Когда Дженн была маленькой, мама случайно разбила зеркало в прихожей, и оно разлетелось на тысячу осколков. Мама расстроилась, а Дженн не верилось, что испорченная вещь может быть такой удивительной, волшебной.
Она моргает.
Машина.
Грузовик.
Она быстро поворачивается на сиденье, острая боль пронзает шею, голову, грудную клетку, но ей все равно. Он здесь, рядом с ней. Но его как будто вдавило в железо. Он покрыт осколками, как и всё вокруг.
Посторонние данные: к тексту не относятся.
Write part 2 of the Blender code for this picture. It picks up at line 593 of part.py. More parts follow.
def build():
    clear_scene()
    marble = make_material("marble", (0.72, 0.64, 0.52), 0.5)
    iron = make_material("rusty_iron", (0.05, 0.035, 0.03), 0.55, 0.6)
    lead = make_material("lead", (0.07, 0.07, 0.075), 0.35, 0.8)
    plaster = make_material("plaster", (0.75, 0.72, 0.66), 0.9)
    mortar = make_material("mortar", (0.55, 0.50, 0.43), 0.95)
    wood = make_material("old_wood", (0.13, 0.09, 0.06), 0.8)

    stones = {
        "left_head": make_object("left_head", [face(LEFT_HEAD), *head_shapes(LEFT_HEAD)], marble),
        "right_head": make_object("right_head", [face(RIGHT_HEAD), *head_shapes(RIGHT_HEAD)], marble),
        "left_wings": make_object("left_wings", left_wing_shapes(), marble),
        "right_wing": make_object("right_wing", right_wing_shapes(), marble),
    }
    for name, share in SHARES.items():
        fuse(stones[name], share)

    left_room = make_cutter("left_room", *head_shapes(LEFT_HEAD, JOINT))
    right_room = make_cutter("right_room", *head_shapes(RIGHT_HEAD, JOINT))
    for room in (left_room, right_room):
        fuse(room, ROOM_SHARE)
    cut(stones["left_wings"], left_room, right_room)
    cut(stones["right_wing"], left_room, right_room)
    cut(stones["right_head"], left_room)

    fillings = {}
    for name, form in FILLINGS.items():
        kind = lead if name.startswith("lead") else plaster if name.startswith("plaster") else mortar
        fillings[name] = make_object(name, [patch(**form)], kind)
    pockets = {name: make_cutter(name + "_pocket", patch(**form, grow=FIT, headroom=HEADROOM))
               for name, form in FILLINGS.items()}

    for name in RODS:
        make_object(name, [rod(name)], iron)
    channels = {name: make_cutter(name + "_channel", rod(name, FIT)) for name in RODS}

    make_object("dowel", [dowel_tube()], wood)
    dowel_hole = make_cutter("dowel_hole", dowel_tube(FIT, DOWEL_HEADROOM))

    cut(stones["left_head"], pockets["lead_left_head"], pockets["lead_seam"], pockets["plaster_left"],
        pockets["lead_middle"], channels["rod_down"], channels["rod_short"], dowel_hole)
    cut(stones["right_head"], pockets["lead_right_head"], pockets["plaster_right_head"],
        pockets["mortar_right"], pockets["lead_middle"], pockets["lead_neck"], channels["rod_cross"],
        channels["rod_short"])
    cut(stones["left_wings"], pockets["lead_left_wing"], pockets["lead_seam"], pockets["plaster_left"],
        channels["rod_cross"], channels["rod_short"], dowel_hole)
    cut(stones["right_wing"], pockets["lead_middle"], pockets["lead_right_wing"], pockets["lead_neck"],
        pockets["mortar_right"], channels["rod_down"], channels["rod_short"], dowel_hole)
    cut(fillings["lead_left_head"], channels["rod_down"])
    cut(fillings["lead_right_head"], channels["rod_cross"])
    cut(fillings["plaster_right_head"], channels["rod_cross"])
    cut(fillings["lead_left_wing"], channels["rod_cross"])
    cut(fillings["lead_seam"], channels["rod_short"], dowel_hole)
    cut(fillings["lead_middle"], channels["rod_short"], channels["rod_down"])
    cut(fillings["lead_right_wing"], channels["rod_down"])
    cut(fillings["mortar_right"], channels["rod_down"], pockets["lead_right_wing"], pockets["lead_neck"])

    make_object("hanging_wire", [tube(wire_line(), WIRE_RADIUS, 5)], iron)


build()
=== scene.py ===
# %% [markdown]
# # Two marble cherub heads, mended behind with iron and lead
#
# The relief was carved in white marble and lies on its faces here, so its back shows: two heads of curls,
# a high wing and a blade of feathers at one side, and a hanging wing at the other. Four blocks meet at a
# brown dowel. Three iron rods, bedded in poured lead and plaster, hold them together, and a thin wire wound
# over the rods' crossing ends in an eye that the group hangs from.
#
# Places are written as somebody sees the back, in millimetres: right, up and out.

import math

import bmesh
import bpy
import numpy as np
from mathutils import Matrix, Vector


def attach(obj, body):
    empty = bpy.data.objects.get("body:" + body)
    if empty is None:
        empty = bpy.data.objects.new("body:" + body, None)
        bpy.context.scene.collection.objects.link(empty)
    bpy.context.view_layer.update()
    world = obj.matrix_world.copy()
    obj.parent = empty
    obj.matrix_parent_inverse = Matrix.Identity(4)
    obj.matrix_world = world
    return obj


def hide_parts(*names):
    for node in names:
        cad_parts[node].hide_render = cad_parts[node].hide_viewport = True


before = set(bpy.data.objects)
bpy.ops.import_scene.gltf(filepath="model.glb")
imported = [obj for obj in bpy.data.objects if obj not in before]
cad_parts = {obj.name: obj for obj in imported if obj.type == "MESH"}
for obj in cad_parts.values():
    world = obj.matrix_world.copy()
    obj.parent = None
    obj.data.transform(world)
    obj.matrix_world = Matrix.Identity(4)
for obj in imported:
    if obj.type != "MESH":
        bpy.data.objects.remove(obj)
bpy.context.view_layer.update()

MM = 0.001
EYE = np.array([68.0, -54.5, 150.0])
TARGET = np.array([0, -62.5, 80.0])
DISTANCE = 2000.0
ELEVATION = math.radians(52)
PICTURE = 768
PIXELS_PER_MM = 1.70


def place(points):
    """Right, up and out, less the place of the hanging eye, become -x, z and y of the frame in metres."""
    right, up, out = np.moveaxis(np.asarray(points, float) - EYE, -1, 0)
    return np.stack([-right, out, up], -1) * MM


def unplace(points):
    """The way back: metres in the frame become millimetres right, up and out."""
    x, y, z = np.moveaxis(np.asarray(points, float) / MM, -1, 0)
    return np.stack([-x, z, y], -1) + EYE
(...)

Машина с его стороны раздавлена, искорежена, вжата в его тело.
Последние безумные секунды перед катастрофой стремительно оживают в ее сознании. Она была уверена, что это конец. Жизнь в буквальном смысле пронеслась у нее перед глазами, а потом…
В последний миг машина затормозила.
Теперь ее взгляд падает на сломанные ноги Робби, на руль.
Из ее горла вырывается звериный крик.
Он затормозил. Он развернул машину так, чтобы удар пришелся на него.
– Робби, – хрипит она.
Тишина.
– Робби! – Она уже кричит. Ей кажется, если она его встряхнет, он обязательно очнется. Но он не двигается.
Внезапно все годы медицинской практики берут верх над шоком и паникой.
Она тянется к нему и вскрикивает – боль пронзает плечо, когда в него впивается ремень безопасности. Она вслепую возится с кнопкой, пытаясь отстегнуться. Подушка безопасности прижата к ее лицу, все руки в крови – непонятно чьей и от чего. Она снова поворачивается к Робби и видит, что он тоже весь в крови – волосы, кожа. Он так близко, что кажется, будто они в обнимку сидят на диване.
Но он не шевелится. Его глаза закрыты.
Она наклоняется к его рту.
Чувствует его слабое хриплое дыхание.
Он еще жив, но его грудная клетка, кажется, раздавлена. Все очень плохо.
– Робби, – произносит она неожиданно ровным и уверенным голосом. – Останься со мной.
Снаружи доносится шум. Кричат люди, воют сирены.
Она щупает его запястье – пульса нет.
Кровяное давление падает слишком быстро.